Our final main destination on this itinerary was the exciting
Barba Azul Nature Reserve, which involved a longish drive to the small outpost
town of Santa Rosa de Yacuma and a chartered flight to the reserve out in the
middle of the Llanos de Moxos.
We arrived at Barba Azul at the end of the dry season, but some
recent rains had already begun flooding some of the very flat, extensive
grasslands.
We quickly found our primary target, Blue-throated Macaw, for
which this reserve was created and named. This is one of the rarest and most
endangered parrots in the world, and a large group gathers here in the
non-breeding season. We arrived just in time, while some were still around but
after the bulk had already dispersed north to breed.
The rich grasslands here have several specialties such as Black-masked
Finch.
Sharp-tailed Tyrant
Cock-tailed Tyrant
Long-winged Harrier being harassed by a Tropical Kingbird.

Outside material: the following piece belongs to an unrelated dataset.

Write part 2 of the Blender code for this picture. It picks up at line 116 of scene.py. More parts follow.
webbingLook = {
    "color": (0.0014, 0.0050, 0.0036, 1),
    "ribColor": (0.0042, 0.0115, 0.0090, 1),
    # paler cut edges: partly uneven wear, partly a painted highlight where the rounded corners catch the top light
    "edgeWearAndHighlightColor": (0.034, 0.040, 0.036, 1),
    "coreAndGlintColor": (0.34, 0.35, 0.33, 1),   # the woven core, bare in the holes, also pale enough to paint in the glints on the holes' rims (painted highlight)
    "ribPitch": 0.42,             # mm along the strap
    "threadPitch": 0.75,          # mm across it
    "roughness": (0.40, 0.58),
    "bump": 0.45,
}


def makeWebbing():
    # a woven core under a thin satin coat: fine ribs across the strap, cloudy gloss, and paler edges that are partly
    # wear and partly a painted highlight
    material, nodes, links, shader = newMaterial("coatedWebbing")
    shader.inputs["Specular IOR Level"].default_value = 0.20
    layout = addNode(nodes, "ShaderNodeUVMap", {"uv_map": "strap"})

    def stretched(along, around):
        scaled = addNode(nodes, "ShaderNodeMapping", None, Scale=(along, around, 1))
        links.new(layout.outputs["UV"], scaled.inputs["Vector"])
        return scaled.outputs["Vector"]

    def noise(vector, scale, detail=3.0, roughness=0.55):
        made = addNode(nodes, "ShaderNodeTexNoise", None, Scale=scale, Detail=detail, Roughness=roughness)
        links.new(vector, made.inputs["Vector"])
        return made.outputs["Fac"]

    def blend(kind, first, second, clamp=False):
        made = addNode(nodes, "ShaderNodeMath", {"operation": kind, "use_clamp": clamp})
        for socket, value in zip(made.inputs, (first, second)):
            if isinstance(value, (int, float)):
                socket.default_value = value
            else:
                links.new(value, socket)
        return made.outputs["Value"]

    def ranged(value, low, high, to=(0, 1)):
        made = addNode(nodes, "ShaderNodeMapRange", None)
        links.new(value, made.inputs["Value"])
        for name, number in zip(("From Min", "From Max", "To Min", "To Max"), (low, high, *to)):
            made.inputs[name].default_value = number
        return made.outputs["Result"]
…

These grasslands are also an exciting place to search for mammals.
We were hoping to see Maned Wolf by the runway one evening, but an approaching
thunderstorm drove us back to the lodge buildings. We did see two Six-banded
Armadillos, Euphractus sexcinctus,
and I just barely managed to get a photo of one.

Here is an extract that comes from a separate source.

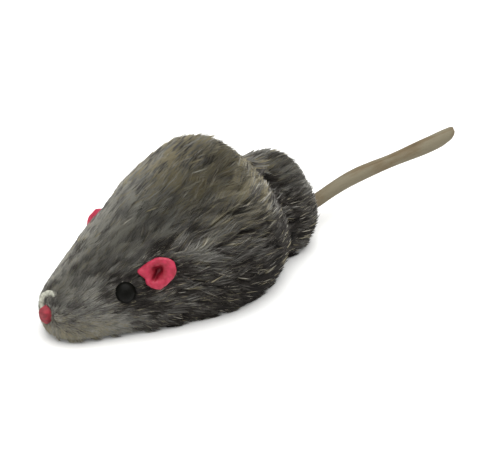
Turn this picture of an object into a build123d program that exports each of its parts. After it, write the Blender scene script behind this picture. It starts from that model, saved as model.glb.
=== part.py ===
import math
import os

from build123d import *

os.makedirs("parts", exist_ok=True)

# Clockwork mouse in mm: nose along +X, left flank along +Y, origin on the floor under the drive axle.

# Overall sizes
body_length = 80.0
body_width = 40.8
body_height = 36.0
floor_gap = 1.5
fur_depth = 3.0
shell_wall = 1.2

# Trim sizes
eye_diameter = 5.4
ear_length = 9.2
ear_width = 7.0
ear_depth = 4.0
ear_thickness = 0.9
nose_diameter = 3.6
nose_peg_diameter = 1.4
nose_peg_length = 8.6
shank_diameter = 1.6
washer_thickness = 0.5
tail_length = 47.0
tail_width = 3.6
tail_thickness = 3.3
tail_anchor = 6.8

# Motor sizes
wheel_diameter = 16.0
wheel_width = 3.4
tyre_thickness = 1.6
hub_rim = 1.0
hub_boss_wall = 1.1
hub_boss_length = 0.6
hub_dish_depth = 1.0
axle_diameter = 2.0
edge_round = 0.5
gear_module = 0.5
gear_face = 1.4
middle_face = 1.26
pinion_extra = 0.15
pinion_teeth = 10
drive_train_teeth = 20
middle_train_teeth = 26
great_teeth = 30
plate_thickness = 0.9
plate_gap = 9.8
bearing_boss = 3.2
staff_diameter = 1.8
pivot_diameter = 1.1
chassis_thickness = 1.6
foot_length = 4.0
foot_reach = 2.2
screw_diameter = 1.2
screw_head_diameter = 2.2
screw_head_height = 0.6
screw_end = 0.6
spring_strip = 0.3
spring_width = 4.0
spring_turns = 8
arbor_diameter = 2.4
arbor_collar = 0.4
arbor_end = 1.0
pillar_diameter = 3.0
pillar_margin = 0.9
pillar_pin_diameter = 1.5
pillar_head_diameter = 2.4
rivet_height = 0.3
ratchet_teeth = 12
ratchet_radius = 3.4
ratchet_tooth_depth = 0.7
ratchet_thickness = 0.8
click_radius = 5.2
click_pin_diameter = 1.0
click_head_diameter = 1.7
click_head_height = 0.25
click_wire = 0.36
click_post_diameter = 0.8
roller_diameter = 8.0
roller_width = 4.4
roller_block = 2.2
key_span = 12.0
key_depth = 5.5
key_thickness = 1.2
key_corner = 2.3
key_hole_diameter = 2.2
key_hole_spacing = 7.2
key_sleeve_wall = 0.6
key_sleeve_length = 4.5
key_sleeve_floor = 0.5

# Fits
running_clearance = 0.05
end_shake = 0.1
layer_gap = 0.1
opening_clearance = 0.8
click_clearance = 0.1
spring_clearance = 0.4
key_clearance = 0.9
head_clearance = 0.1
shank_grip = 1.6

# Gear form, as shares of the module
pressure_angle = math.radians(25)
wheel_addendum = 0.75
pinion_addendum = 0.85
dedendum = 1.05
tooth_thinning = 0.14

# Stations from nose to rump: share of the length, half width as a share of the width,
# then top, widest level and underside as shares of the height.
body_stations = [
    (0.018, 0.062, 0.268, 0.200, 0.120),
    (0.038, 0.125, 0.335, 0.180, 0.020),
    (0.075, 0.182, 0.398, 0.170, -0.040),
    (0.150, 0.245, 0.500, 0.190, -0.080),
    (0.250, 0.325, 0.635, 0.232, -0.140),
    (0.350, 0.402, 0.780, 0.270, -0.200),
    (0.450, 0.462, 0.890, 0.300, -0.240),
    (0.540, 0.500, 0.972, 0.320, -0.250),
    (0.612, 0.498, 1.000, 0.320, -0.240),
    (0.688, 0.465, 0.925, 0.306, -0.210),
    (0.750, 0.400, 0.780, 0.278, -0.170),
    (0.800, 0.320, 0.610, 0.250, -0.120),
    (0.835, 0.220, 0.460, 0.240, -0.040),
]
rump_stations = [
    (0.680, 0.250, 0.560, 0.250, -0.160),
    (0.775, 0.296, 0.590, 0.250, -0.160),
    (0.850, 0.310, 0.635, 0.250, -0.150),
    (0.912, 0.303, 0.635, 0.245, -0.120),
    (0.962, 0.250, 0.555, 0.235, -0.060),
    (0.990, 0.180, 0.430, 0.222, 0.020),
    (1.003, 0.090, 0.300, 0.222, 0.110),
]
rump_offset = -0.06 * body_width

# Places on the body: shares of the length from the nose, of the width from the middle, of the height
axle_station = 0.46
eye_station = (0.212, 0.273, 0.365)
left_ear_station = (0.310, 0.330, 0.475)
right_ear_station = (0.335, 0.288, 0.430)
nose_level = 0.212
tail_level_share = 0.135
roller_station = 0.83

axle_setback = axle_station * body_length

# Places in the motor, in modules behind and above the axle, or behind the great wheel
great_offset = (26, 10)
low_pillar_offset = 11
front_pillar_offset = (-19, 10)
rear_pillar_offset = 20.4

# The least half size of a section that is still lofted, and a block that holds the whole mouse
least_section = 0.8
block = 4 * (body_length + body_width + body_height)


def side(y, place=(0, 0), turn=0.0):
    """Plane at y about a place, its sketch axes forward and up, turned by the angle; it faces right."""
    return Plane(
        origin=(place[0], y, place[1]),
        x_dir=(math.cos(turn), 0, math.sin(turn)),
        z_dir=(0, -1, 0),
    )


def loft_form(stations, inset, centre_y):
    """Lofted body of ellipse-topped sections, shrunk by the inset all round."""
    with BuildPart() as form:
        for share, half, top, level, low in stations:
            half_width = half * body_width - inset
            rise = (top - level) * body_height - inset
            drop = (level - low) * body_height - inset
            if inset > 0 and min(half_width, rise, drop) < least_section:
                continue
            x = axle_setback - share * body_length - inset * (1 - 2 * share)
            with BuildSketch(Plane.YZ.offset(x)):
                with BuildLine():
                    centre = (centre_y, level * body_height)
                    EllipticalCenterArc(centre, half_width, rise, start_angle=0, arc_size=180)
                    EllipticalCenterArc(centre, half_width, drop, start_angle=180, arc_size=180)
                make_face()
        loft()
    return form.part


def body_form(inset):
    """Body and rump together at the given inset, cut level at the floor gap."""
    front = loft_form(body_stations, inset, 0)
    rear = loft_form(rump_stations, inset, rump_offset)
    with BuildPart() as form:
        add(front)
        add(rear)
        with Locations((0, 0, floor_gap)):
            Box(block, block, block, align=(Align.CENTER, Align.CENTER, Align.MIN), mode=Mode.INTERSECT)
    return form.part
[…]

While we were birding the far eastern edge of the reserve, one of
the participants spotted this Giant Anteater, Myrmecophaga tridactyla, loping across the flats.
We finished the tour with a day of birding around Trinidad, where
we saw this enigmatic Gray-eyed Greenlet, a recently discovered disjunct
population, and possibly an undescribed taxon. It sounds like Gray-eyed Greenlet,
but notice that it has dark brown eyes.
Scarlet-headed Blackbird was on the power lines south of town.